The following week I used it in the context of a retrospective, we focused on two or three subjects to explore, each small group had to come back with this set of small skits.
It requires rigor and a fairly strict framework, otherwise we can quickly sink only into outrageous comedy. But even there it puts the finger on something and brings it to life.
Why do I like it?
Beyond a story, we embody, we live. These are other sensations, other perceptions that come into play. The messages are obvious, embodied, a catharsis occurs. We purge things. It’s as much a revelation for the actors as for the spectators (not far from “Walk in my shoes” type experiments). We always give too much importance to the left, analytical part of the brain, never enough to the right, intuition, perception part of it.
The prospect of performing a skit organizes the brainstorming differently (be careful that the preparation doesn’t cannibalize the reflection, I must work on this point). The reflection related to the preparation is astonishing. Ideas and observations pour out. We’re anchored in reality.
Storytelling helps memorize, helps project oneself.
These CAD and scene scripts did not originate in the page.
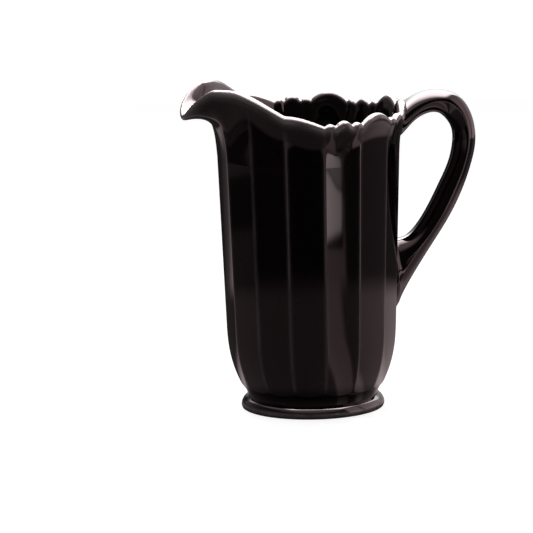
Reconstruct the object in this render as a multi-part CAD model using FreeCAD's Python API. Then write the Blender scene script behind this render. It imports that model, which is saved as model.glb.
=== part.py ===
"""Panelled pouring jug in glazed ceramic: a fifteen-panel body on a turned foot, a scalloped collar,
a beaked spout set into the collar's front, and a ridged loop handle opposite the spout.

Frame: millimetres, +Z up, origin at the centre of the foot's resting face.
The spout points along -X and the handle along +X, so the XZ plane is the plane of symmetry.
Every outline is worked out from the named sizes below."""

import FreeCAD
import Part
import math
import os

# Panels round the body
PANEL_COUNT = 15
PANEL_BOW_RATIO = 4.0         # radius of a panel's gentle outward bow, in ridge radii
RIDGE_ROUNDING = 5.0          # radius that softens the ridge between two panels

# Foot
FOOT_SEAT_RADIUS = 49.0       # outer edge of the ring that the jug stands on
FOOT_BEAD_SWELL = 1.0         # how far the bead stands out past the seat ring
FOOT_HEIGHT = 8.8
FOOT_TOP_EDGE = 1.5           # height over which the bead turns in to the neck
FOOT_RING_WIDTH = 9.0         # width of the flat ring underneath
FOOT_RECESS_DEPTH = 1.8       # hollow under the foot
NECK_RADIUS = 45.2            # where the foot meets the body

# Body
HEEL_RADIUS = 49.6            # ridge radius where the panels start
HEEL_HEIGHT = 17.2
COVE_SAG = 0.9                # hollow of the round underside between the neck and the panels' lower ends
WAIST_RADIUS = 59.4           # ridge radius where the lower swell runs out
WAIST_HEIGHT = 60.0
TUCK_SHARPNESS = 2.5          # power with which the body draws in below the waist
SHOULDER_RADIUS = 63.5        # ridge radius at the collar's seam
SHOULDER_HEIGHT = 178.0
BODY_SECTIONS = 24            # even steps from the heel to the shoulder in which the panels are lofted
SECTIONS_BELOW = 2            # more such steps below the heel, which the round underside trims
BELOW_SLOPE_SHARE = 0.7       # draw-in of the panels there, in the underside's own
WALL = 5.2
FLOOR_THICKNESS = 7.0
INNER_HEEL_RADIUS = 12.0      # rounding inside, between the floor and the wall

# Collar
COLLAR_HEIGHT = 28.8          # from its seam with the body to the rim's notches
RIM_RADIUS = 65.0             # to the middle of the rounded lip
LIP_RADIUS = 3.3              # half the thickness of the rounded lip
RIM_LEAN_ANGLE = 76.0         # degrees above level at which the collar reaches the lip
LARGE_LOBE = 6.4              # heights of the rim's lobes above the notches
MIDDLE_LOBE = 3.6
SMALL_LOBE = 1.8
PLAIN_LOBE = 3.4              # the one low wave on each side, next to the spout
NOTCH_GROOVE = 0.8            # how much thinner the lip is in a notch
HANDLE_SIDE_LIFT = 2.0        # rise of the rim beside the handle
HANDLE_SIDE_ANGLE = 20.0      # degrees over which that rise fades
TRIO_SAG = 1.3                # how much lower the three lobes next to the handle's side sit

# Spout
SPOUT_REACH = 23.5            # lip's reach at the tip past the round rim
SPOUT_HALF_ANGLE = 13.8       # degrees from the middle where the reach has halved
SPOUT_SHARPNESS = 3.1         # power of the reach's fall to each side
TIP_LIFT = 4.2                # height of the tip's edge above the notches
EAR_LIFT = 23.3               # height of the spout's two ears above the notches
EAR_INNER_ANGLE = 16.6        # degrees from the middle where the ears reach full height
EAR_PEAK_ANGLE = 23.4
EAR_OUTER_ANGLE = 83.5        # degrees from the middle where the ears have run out
TIP_LEAN_ANGLE = -8.8         # degrees above level at which the spout reaches its tip
TIP_HALF_ANGLE = 17.2         # degrees from the middle where the spout's sides stand upright
TIP_LIP_RADIUS = 1.9          # half the thickness of the lip at the spout's tip
RIM_FOOT_SHARE = 0.65         # how far the wall runs on upright before it leans out, in its rise
TIP_FOOT_SHARE = 0.98
RIM_LIP_SHARE = 0.40          # how far back from the lip its lean is felt, in its reach
TIP_LIP_SHARE = 0.44
SPOUT_SEAM_PANELS = 1.5       # panels on each side of the middle that belong to the spout

# Handle: where its outer face and its inner face pass, as distances from the jug's axis and heights
GRIP_HALF_FLAT = 7.0          # half the width of the outer face
GRIP_HALF_WIDTH = 10.5        # half the width across the side ridges
GRIP_INNER_HALF_FLAT = 4.0    # half the width of the inner face
GRIP_CROWN_RISE = 2.0         # how far the outer face is crowned over its edges
GRIP_EDGE_DROP = 0.7          # how far those edges lie inside the handle's outer line
GRIP_INNER_SWELL = 2.0        # how far the inner face lies past the handle's inner line
GRIP_CROWN_ROUNDING = 18.0
GRIP_EDGE_ROUNDING = 1.2
GRIP_SIDE_ROUNDING = 2.0
GRIP_INNER_ROUNDING = 5.0
GRIP_ROOT_FLARE = 1.0         # extra half width where the handle meets the wall
HANDLE_REACH = 120.2          # from the axis to the outermost point
HANDLE_CREST_RISE = 10.9      # height of the crest above the rim's notches
HANDLE_FOOT_HEIGHT = 64.0     # height of the lowest point of the lower root
ROOT_BITE = 2.4               # depth of both roots in the wall before they are trimmed to it

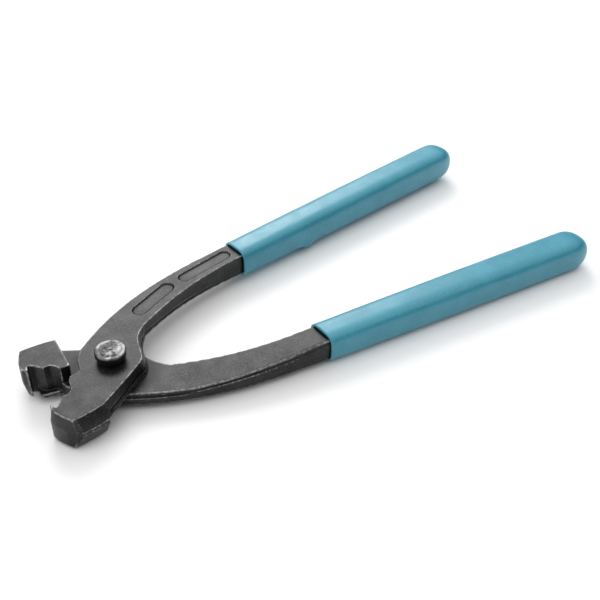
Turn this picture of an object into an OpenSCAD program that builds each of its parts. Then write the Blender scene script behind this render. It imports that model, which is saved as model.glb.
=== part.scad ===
// Ear-clamp pincers: two drop-forged levers that cross at one rivet, with dipped grips.
// Both levers come from one forging; the lower one is the same piece turned over.
//
// Frame: the origin is on the rivet's axis, at the flat underside of its lower head.
// +X runs back towards the grips, +Y towards the upper lever's grip, +Z up along the rivet.
//
// The forging is drawn in its own frame: the rivet's axis on Z, the face that meets the other
// lever at z = 0, its own outer face at z = lever_t, and its grip running along +X. In that
// frame two closed levers have parallel grips.

/* [Overall] */
// Rivet axis to the closed end of a grip
handle_reach = 188; // [165:1:230]
// Rivet axis to the front of the jaws
jaw_reach = 27.4; // [24:0.5:33]
// Middle of the tool to the middle of a grip, when the grips are parallel
grip_spread = 21.7; // [19:0.5:26]
// Angle between the grips as the tool lies at rest
rest_opening = 11.6; // [6:0.2:20]

/* [Forging] */
// Thickness of one lever where the two cross
lever_t = 5.1; // [4:0.1:6.5]
// Thickness of an arm where it enters its grip
arm_t = 8.6; // [7:0.1:10]
// Width of an arm where it enters its grip
arm_w = 9.4; // [8:0.1:11]
// Radius of the waist of the forging around the rivet
joint_r = 11; // [9:0.5:13]
// How far the forged side wall stands out at the parting line, along the jaw
jaw_bulge = 2.6; // [1:0.1:3]
// The same along the arms
arm_bulge = 0.6; // [0.2:0.1:1]
// Height of the trimmed flash band along the parting line
flash_band = 1.8; // [1:0.1:2.5]

/* [Jaws] */
// Half of the width across the two closed jaws
jaw_half_w = 17; // [14.5:0.5:20.5]
// Half of the gap between the hooked lips when the tool is closed
lip_half_gap = 6; // [4.5:0.5:7]
// Thickness of a hooked lip
lip_t = 1.2; // [0.9:0.1:1.6]
// Depth of the pocket behind a lip
lip_depth = 2.3; // [1.5:0.1:3]
// How far a jaw block stands past the outer face of the other lever
jaw_rise = 1.6; // [1:0.1:3]
// How far the jaw's front stands forward below its outer face
jaw_lean = 1; // [0:0.1:1.5]
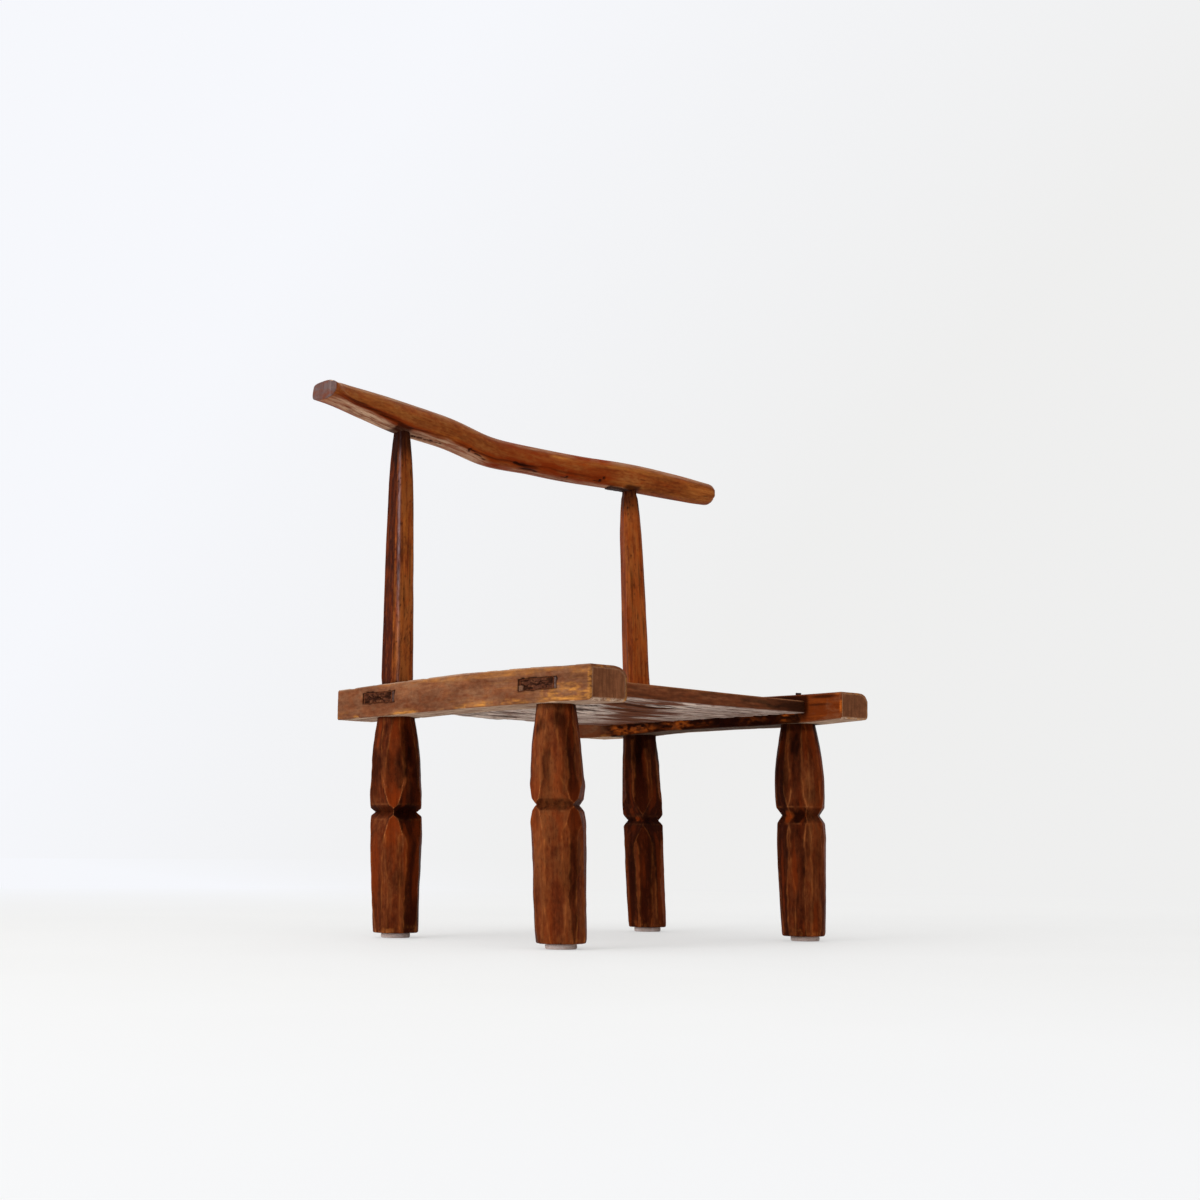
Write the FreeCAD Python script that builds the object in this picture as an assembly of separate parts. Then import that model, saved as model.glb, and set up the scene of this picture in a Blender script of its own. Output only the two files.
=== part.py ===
import FreeCAD, Part
import math
import os

os.makedirs("parts", exist_ok=True)

# A low carved birthing chair: two side rails, a board seat tenoned through them,
# four faceted legs, two back posts and a crooked branch as the crest rail.
# Millimetres. The chair faces -Y and +Z is up. Left and right are as seen from the
# front, so +X is the right-hand side.
# The model is drawn round the middle of the four leg heads and then set
# so that the origin is the bottom centre of the whole chair.

# Where the legs stand
leg_span_width = 334.0
leg_span_depth = 258.8
front_leg_stagger = 4.8
left_rail_toe = 4.2
right_rail_toe = 2.0
leg_rake = 8.0
leg_side_lean = 2.4

# Side rails
rail_front_overhang = 78.0
left_rail_back_overhang = 76.6
right_rail_back_overhang = 88.0
left_rail_width = 46.4
right_rail_width = 41.0
left_rail_height = 33.0
right_rail_height = 32.4
left_rail_underside = 227.2
right_rail_underside = 221.4
rail_worn_edge_radius = 8.5
rail_arris_radius = 2.2

# Seat board and its through tenons
seat_front_overhang = 25.6
seat_back_overhang = 47.6
seat_left_thickness = 14.6
seat_right_thickness = 11.8
seat_left_rise = 26.0
seat_right_rise = 24.8
seat_belly = 1.8
seat_hollow = 0.2
mortise_width = 57.0
mortise_height = 11.2
tenon_shim_thickness = 4.4
tenon_shim_length = 24.0
filler_width = 6.2
filler_height = 5.4
filler_length = 12.0

# Legs
leg_width = 50.0
leg_tenon_diameter = 26.0
rear_leg_stub_diameter = 28.0
notch_reach = 13.0
leg_foot_arris = 1.6

# Back posts
left_post_width = 30.4
right_post_width = 29.6
post_neck_width = 17.4
post_back_lean = 11.0
post_inward_lean = 6.4
right_post_inset = 2.0
right_post_setback = 1.8
post_tenon_diameter = 19.0
post_tenon_in_leg = 20.0
crest_tenon_diameter = 13.0
crest_tenon_length = 15.0

# Crest rail
crest_length = 547.0
crest_left_overhang = 124.0
crest_left_height = 552.0
crest_drop = 40.8
crest_section_height = 34.2
crest_section_depth = 38.0
crest_bow = 18.0
crest_end_rounding = 4.0

# Small fitted pieces
wedge_thickness = 3.2
wedge_depth = 18.0
wedge_stub_width = 5.2
wedge_stub_height = 4.4
crest_shim_length = 24.0
crest_shim_width = 11.0
crest_shim_thickness = 1.8
foot_pad_diameter = 30.0
foot_pad_thickness = 5.0
foot_pad_offset = 1.6

# Clearance round every tenon and wedge, and the overrun of every cut
fit_clearance = 0.15
overrun = 4.0


def vector(x, y, z):
    return FreeCAD.Vector(x, y, z)


def ring(points):
    # A closed flat outline of straight sides.
    return Part.makePolygon(points + [points[0]])


def ruled_solid(wires):
    return Part.makeLoft(wires, True, True)


def box_between(low, high):
    size = high.sub(low)
    return Part.makeBox(size.x, size.y, size.z, low)


def upright_cylinder(diameter, x, y, low, high):
    return Part.makeCylinder(diameter / 2, high - low, vector(x, y, low))


def blend(low, high, share):
    return low + (high - low) * share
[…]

As with Systemic constellations, there’s a balance between intuition, perception, physical, and conceptualization, intellectualization, thought. In the body, in the staging, plenty of implicit knowledge is expressed that wouldn’t have seen the light of day otherwise. The body also memorizes what it experiences.
Next step?
Continue to work on the format and framework to improve it. Continue to propagate it to different contexts: Open Agile Adoption, Open Space, Retrospectives, Systemic constellations, etc.
Integrate this notion of skits into my training. Take up the idea that certain people already know pieces of the subject and act them out with others. A training with different acts and different scenes embodied by the participants?
Take up the inspiration from theater and one man show for my sessions. See you in October and November for that, it’s already in the pipeline.
At your next retro, try skits for brainstorming feedback?